- O Globo
“O ministro de Estado me pediu, o que que você faz? Eu tenho R$ 40 bilhões investidos no país, como é que o senhor faz?” A pergunta foi feita por Eike Batista na Procuradoria-Geral da República. Espontaneamente, ele contou o episódio: no seu gabinete no Ministério da Fazenda, Guido Mantega pediu a ele que fizesse uma doação ao PT para pagar dívidas que restavam da campanha.
Era o dia primeiro de novembro de 2012, e o ministro falou em dívidas que haviam ficado, portanto, de 2010. Eike havia marcado a audiência para tratar de seus investimentos. “A pauta era geral, sobre projetos, porque era uma empresa grande que todo mundo queria conversar”, explicou. O pedido foi de R$ 5 milhões, e ele foi encaixado na conversa por Mantega, segundo o empresário.

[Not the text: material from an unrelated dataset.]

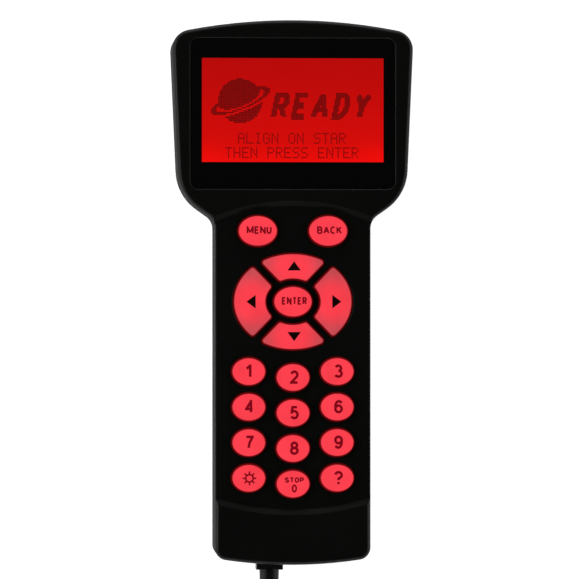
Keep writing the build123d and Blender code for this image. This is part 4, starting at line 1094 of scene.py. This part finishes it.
DOT_PITCH = (VIEW_SIZE[0] / DOT_COLUMNS, VIEW_SIZE[1] / DOT_ROWS)


def letter_dots(words, top):
    """The (column, row) of every dark dot of a line of letters, centred on the display."""
    start = (DOT_COLUMNS - (len(words) * LETTER_PITCH - 1)) // 2
    dots = set()
    for place, letter in enumerate(words):
        for row, line in enumerate(LETTERS[letter].split()):
            for column, mark in enumerate(line):
                if mark == "#":
                    dots.add((start + place * LETTER_PITCH + column, top + row))
    return dots


# %% Sheets of dots
def dot_sheet(name, dots, finish):
    """A thin plate for each dark dot, on the face of the display cell."""
    cell_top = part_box("display_cell")[1].z
    view_middle = Vector((0, VIEW_MIDDLE_Y, cell_top))
    deselect_all()
    bpy.ops.mesh.primitive_grid_add(x_subdivisions=DOT_COLUMNS, y_subdivisions=DOT_ROWS, size=1)
    piece = bpy.context.object
    piece.name = name
    piece.scale = (*VIEW_SIZE, 1)
    piece.location = view_middle
    settle(piece)
    left, top = view_middle.x - VIEW_SIZE[0] / 2, view_middle.y + VIEW_SIZE[1] / 2
    for face in piece.data.polygons:
        column = int((face.center.x - left) / DOT_PITCH[0])
        row = int((top - face.center.y) / DOT_PITCH[1])
        face.select = (column, row) not in dots
    bpy.context.tool_settings.mesh_select_mode = (False, False, True)
    bpy.ops.object.mode_set(mode="EDIT")
    bpy.ops.mesh.delete(type="FACE")
    bpy.ops.mesh.select_all(action="SELECT")
    bpy.ops.mesh.inset(thickness=DOT_GAP, use_individual=True)
    bpy.ops.mesh.select_all(action="INVERT")
    bpy.ops.mesh.delete(type="FACE")
    bpy.ops.object.mode_set(mode="OBJECT")
    modifier(piece, "SOLIDIFY", thickness=DOT_THICKNESS, offset=1.0)
    dress(piece, finish)
    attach(piece, "casing")
    print(name, "dots", len(dots), "faces", len(piece.data.polygons))
    return piece


FIRST_LINE_ROW = 46
SECOND_LINE_ROW = 55
lines = letter_dots("ALIGN ON STAR", FIRST_LINE_ROW)
lines |= letter_dots("THEN PRESS ENTER", SECOND_LINE_ROW)
dot_sheet("display_lines", lines, SMALL_DOTS)

# %% [markdown]
# The big start-up graphic is a ringed planet with a slanted word beside it. Its dots come from
# asking, for the middle of each dot, whether it lies on the planet, on the ring, or on a letter.
# The word is a flat lettering, and a ray cast down at each dot tells if it hits one.

# %% Start-up graphic
PLANET = (-18.6 * MM, 3.3 * MM)
PLANET_RADIUS = 7.9 * MM
RING_SIZE = (11.3 * MM, 3.1 * MM)
RING_TURN = math.radians(22)
RING_INNER = 0.80
CLEAR_RANGE = (0.62, 1.22)
TITLE_PLACE = (10.3 * MM, 1.6 * MM)
TITLE_HEIGHT = 9.6 * MM
TITLE_WIDTH = 34.5 * MM
TITLE_STROKE = 1.9 * MM
TITLE_GAP = 1.5 * MM
TITLE_SLANT = 0.22


def on_planet(x, y):
    """If a place on the display is on the planet or its ring, with a clear gap between."""
    dx, dy = x - PLANET[0], y - PLANET[1]
    across = dx * math.cos(RING_TURN) + dy * math.sin(RING_TURN)
    up = dy * math.cos(RING_TURN) - dx * math.sin(RING_TURN)
    ring = math.hypot(across / RING_SIZE[0], up / RING_SIZE[1])
    in_front = up < 0
    on_disc = math.hypot(dx, dy) < PLANET_RADIUS
    if in_front or not on_disc:
        if RING_INNER < ring < 1.0:
            return True
        if on_disc and CLEAR_RANGE[0] < ring < CLEAR_RANGE[1]:
            return False
    return on_disc


def title_dots():
    """Dots of the planet and the word."""
    word = lettering("title_outline", "READY", TITLE_HEIGHT, TITLE_WIDTH, TITLE_STROKE,
                     TITLE_GAP, TITLE_SLANT)
    dots = set()
    for column in range(DOT_COLUMNS):
        for row in range(DOT_ROWS):
            x = (column + 0.5) * DOT_PITCH[0] - VIEW_SIZE[0] / 2
            y = VIEW_SIZE[1] / 2 - (row + 0.5) * DOT_PITCH[1]
            above = Vector((x - TITLE_PLACE[0], y - TITLE_PLACE[1], 1.0))
            if on_planet(x, y) or word.ray_cast(above, Vector((0, 0, -1)))[0]:
                dots.add((column, row))
    bpy.data.objects.remove(word)
    return dots


dot_sheet("display_title", title_dots(), BIG_DOTS)

# %% [markdown]
# ## The lead
# The curve made at the start becomes the lead, and the ready-made lead pieces are hidden.

# %% Finish the lead
dress(lead_cord, JACKET)
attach(lead_cord, "casing")
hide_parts("lead", "lead_coil", "lead_tail")
print("lead finished:", lead_cord.name)

# %% [markdown]
# ## Floor and light
# The controller lies on a plain pale table. Black plastic shows whatever it mirrors, so the
# lamps stand to the sides, where the flat face doesn't send them to the camera, and only the
# rounded edges catch them. The table gives out a little light of its own, which keeps it even,
# and it lies a hair below the casing, so that their faces don't fight.

# %% Floor
FLOOR_SIZE = 6.0
FLOOR_DROP = 0.05 * MM
FLOOR_GLOW = 0.86

deselect_all()
bpy.ops.mesh.primitive_plane_add(size=FLOOR_SIZE, location=(0, 0, -FLOOR_DROP))
floor = bpy.context.object
floor.name = "floor"
settle(floor)
floor_material, _, floor_shader = blank_material("floor_paper")
fill(floor_shader, Base_Color=rgba(0.9, 0.9, 0.9), Roughness=0.9,
     Emission_Color=rgba(1, 1, 1), Emission_Strength=FLOOR_GLOW)
dress(floor, floor_material)
print("floor:", FLOOR_SIZE, "m")


# %% Lights
def soft_lamp(name, place, size, power):
    """A broad lamp that looks at the controller."""
    data = bpy.data.lights.new(name, "AREA")
    data.shape = "RECTANGLE"
    data.size, data.size_y = size
    data.energy = power
    lamp = bpy.data.objects.new(name, data)
    bpy.context.scene.collection.objects.link(lamp)
    lamp.location = place
    lamp.rotation_euler = Vector(place).to_track_quat("Z", "Y").to_euler()
    return lamp


soft_lamp("left_lamp", (-1.7, 0.2, 0.75), (1.6, 0.6), 16)
soft_lamp("right_lamp", (1.7, 0.1, 0.65), (1.6, 0.6), 9)
soft_lamp("head_lamp", (0.0, 1.9, 0.38), (1.6, 0.5), 9)
soft_lamp("foot_lamp", (0.0, -1.9, 0.34), (1.6, 0.5), 5)
print("lamps:", len(bpy.data.lights))

# %% [markdown]
# The room itself is pale walls under a dark ceiling. The walls light the table evenly from all
# round, and the flat face of the controller mirrors only the dark ceiling.

# %% Room
WALL_GLOW = 1.5
CEILING_GLOW = 0.04
WALL_TOP = 0.16
CEILING_START = 0.36

world = bpy.data.worlds.new("room")
bpy.context.scene.world = world
world.use_nodes = True
room = world.node_tree
direction = add(room, "ShaderNodeTexCoord").outputs["Generated"]
glow = remap(room, split(room, direction)["Z"], WALL_TOP, CEILING_START, WALL_GLOW, CEILING_GLOW)
background = fill(room.nodes["Background"], Color=rgba(1, 1, 1))
link(room, glow, background.inputs["Strength"])
bpy.context.scene.view_settings.view_transform = "Standard"
print("room glow:", WALL_GLOW, "to", CEILING_GLOW)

O ministro da Fazenda acumulava o cargo de presidente do Conselho de Administração da Petrobras. Tinha muito poder e sabia disso. Se houve, não foi um pedido inocente, de um militante fervoroso do partido. Era o poder que contrata e decide sobre quanto se paga de impostos, que baixa medidas que dão lucro ou prejuízo para empresas, que combate evasão fiscal, pedindo dinheiro para pagar contas de campanha, inclusive fora de período eleitoral.
Eike é figura controvertida, para dizer o mínimo. Hoje está tentando refazer seu conglomerado. Naquele momento, sonhava em ser o homem mais rico do mundo. Ele deu sequência ao pedido, conforme relatou espontaneamente. “Informei meu advogado: olha, você vai ser procurado, entendeu, então recebe e operacionaliza de maneira republicana da empresa.”
Fica-se sabendo, assim, que Eike achava que havia uma forma “republicana” de fazer aquilo. Mônica Moura, mulher de João Santana, procurou o advogado. Houve, então, um pequeno desentendimento sobre esse republicanismo. Eike queria que eles prestassem algum serviço, de fato. Mônica queria fazer um contrato de simulação de prestação de serviço.
Mônica estava muito à vontade naquele mundo dos contratos fictícios, transações entre empresas offshore, recebimentos indiretos de atrasados da campanha. Tanto que a transferência de US$ 2,35 milhões foi feita para a empresa Polis Caribe, em dezembro de 2012, mas ela devolveu o dinheiro. Quis que o contrato fosse feito com outra empresa da família Santana, a Shellbill, o que aconteceu em abril de 2013. Imagine o que perdeu de quatro meses de aplicação desse dinheiro.
Isso foi antes de os Santana comandarem uma campanha agressiva contra os adversários políticos que acabou reelegendo Dilma. Já há outros fortes indícios de que eles receberam, para a segunda campanha, dinheiro no exterior vindo de propina paga por fornecedores da Petrobras. As investigações seguem em Curitiba e Brasília, o processo continua no Tribunal Superior Eleitoral. A dúvida que permanece é: se ficar provado, isso inviabiliza apenas a presidente, já sem mandato, ou a chapa que concorreu em 2014?
Guido Mantega foi o mais longevo ministro da Fazenda do período democrático. Exerceu uma política econômica que distribuiu redução de impostos para grupos e setores empresariais. Suas desonerações criaram dois tipos de contribuinte: o que pagava o imposto integral e o que tinha descontos. Essa escolha exauriu os cofres públicos. Foi o ministro também que, junto com o secretário do Tesouro Arno Augustin, decidiu usar os bancos públicos para pagar despesas orçamentárias, nas pedaladas, e manipular estatísticas públicas. Mantega pode ser inabilitado para funções públicas pelo TCU.
A dúvida que surgiu ontem foi resolvida pelo juiz Sérgio Moro quando decidiu revogar a prisão do ex-ministro. Ele havia sido preso no hospital. Estava com a mulher, que faria uma cirurgia, atendeu o telefone da Polícia Federal e desceu para ser preso. O procurador chamou de “coincidência infeliz”. Toda essa história é infeliz, principalmente se ficar provado que Mantega pediu dinheiro a Eike para pagar João Santana no exterior. São várias ilegalidades cometidas numa operação que começou no gabinete do ministro da Fazenda. Eike nega que o dinheiro é de propina, mas, por outra coincidência, 28 dias depois de receber o pedido do ministro, ele recebeu pagamento da Petrobras.